Reiman Fall Finance Forum panelists anticipate economic slowdown will arrive sooner rather than later
This summer, the U.S. economic expansion eclipsed the 10-year mark, setting a record for continual growth. For the next 12–18 months, however, conditions are likely to be much more sobering, according to a panel of three investment professionals who spoke at the Daniels College of Business’s Reiman Fall Finance Forum Oct. 11.
With earnings growth slowing, the employment market faltering, corporations borrowing too much and consumer confidence fading, Dan Roberts said the economic cycle is near its peak. And since the financial markets react before the economy actually peaks, the executive managing director and head of global fixed income with MacKay Shields said a downturn is likely as the U.S. economy starts to pull back.
“It’s not the brightest picture in the world,” Roberts said. “But we all have to realize that you can’t have expansion forever.”
Joining Roberts in offering frank perspectives on the current state of the markets were Louis Llanes, founder and CEO of Wealthnet Investments, and Ric Martin, senior vice president and wealth advisor with Morgan Stanley.
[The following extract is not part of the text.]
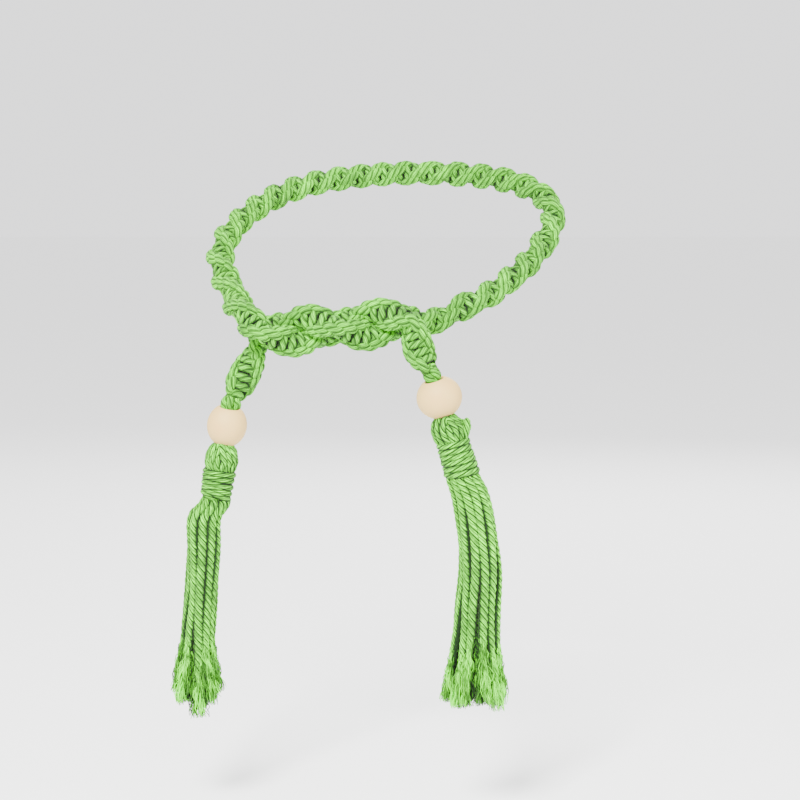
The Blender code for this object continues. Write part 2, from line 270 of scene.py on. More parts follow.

The cautionary tone was unanimous.
“Clearly, the data is not good,” Llanes said. “But we’re still at a historically low level of volatility and guess what? It’s going to get higher most likely.”
Roberts set the tone for the morning by explaining how the Federal Reserve historically starts cutting the federal funds rate and corporations start trimming payrolls just before a recession starts. Meanwhile, bond investors push yields, which move in the opposite direction of prices—lower—leading many to dig into poor-quality, high-yield issues for returns. Each of those steps has occurred this fall.
Meanwhile, a number of European nations are issuing government debt with negative yields, which constricts the likelihood of positive returns from international bonds as well.
“I would argue we’re in a bond bubble, globally,” Martin said. “And the problem with a bubble is that it lasts until it bursts.”
As for stocks, Martin said that the S&P 500 Index has essentially been treading water since the large corporate tax cut was implemented in January 2018, and added that falling interest rates have provided ballast for continued high valuations. In the coming quarters, though, he said that earnings will struggle to keep pace.
“The tax cut essentially front-loaded a few years of earnings growth in 2018, so the problem is that there is no way we can see additional earnings growth in 2019, and maybe not in 2020,” Martin said. “Plus, Morgan Stanley says that there’s a 50% chance of an economic recession next year. It’s been the longest economic recovery in history so yes, we’re going to have a recession at some point.”
Martin added that Morgan Stanley economists don’t anticipate the slowdown to be worse than a “garden variety recession,” which will allow smart companies to reduce excesses, restructure, cut costs and become more efficient. Meanwhile, he said that stocks may fall 20% from current levels, but will then be poised to outperform bonds for much of the next 10 years.
When faced with such prospects, Llanes said that investors should focus on what they can control, including:
- Portfolio construction—taking an objective look at holdings to gauge risks and diversification levels is essential.
- Proper planning—portfolios benefit from thinking about the role different assets play and taxation matters, as well as checks on emotions.
- A systematic quantitative approach—relying on a process and checklist, instead of a narrative, which can erode when market stress arises, can help steady the nerves in rough patches.
“Thinking about our thinking at this point is important,” Llanes said. “The data is really important, but we’ve got to act.”
Of course, one looming unknown is the 2020 presidential election. Roberts, who worked in the Ronald Reagan administration and served as the chief of staff of the United States Joint Economic Committee in 1984–85, said he tells people that the election of a republican or democrat to the White House generally has little impact on the economy.
Until next year.
“The ideological split is so significant that it’s going to be different this time,” he said.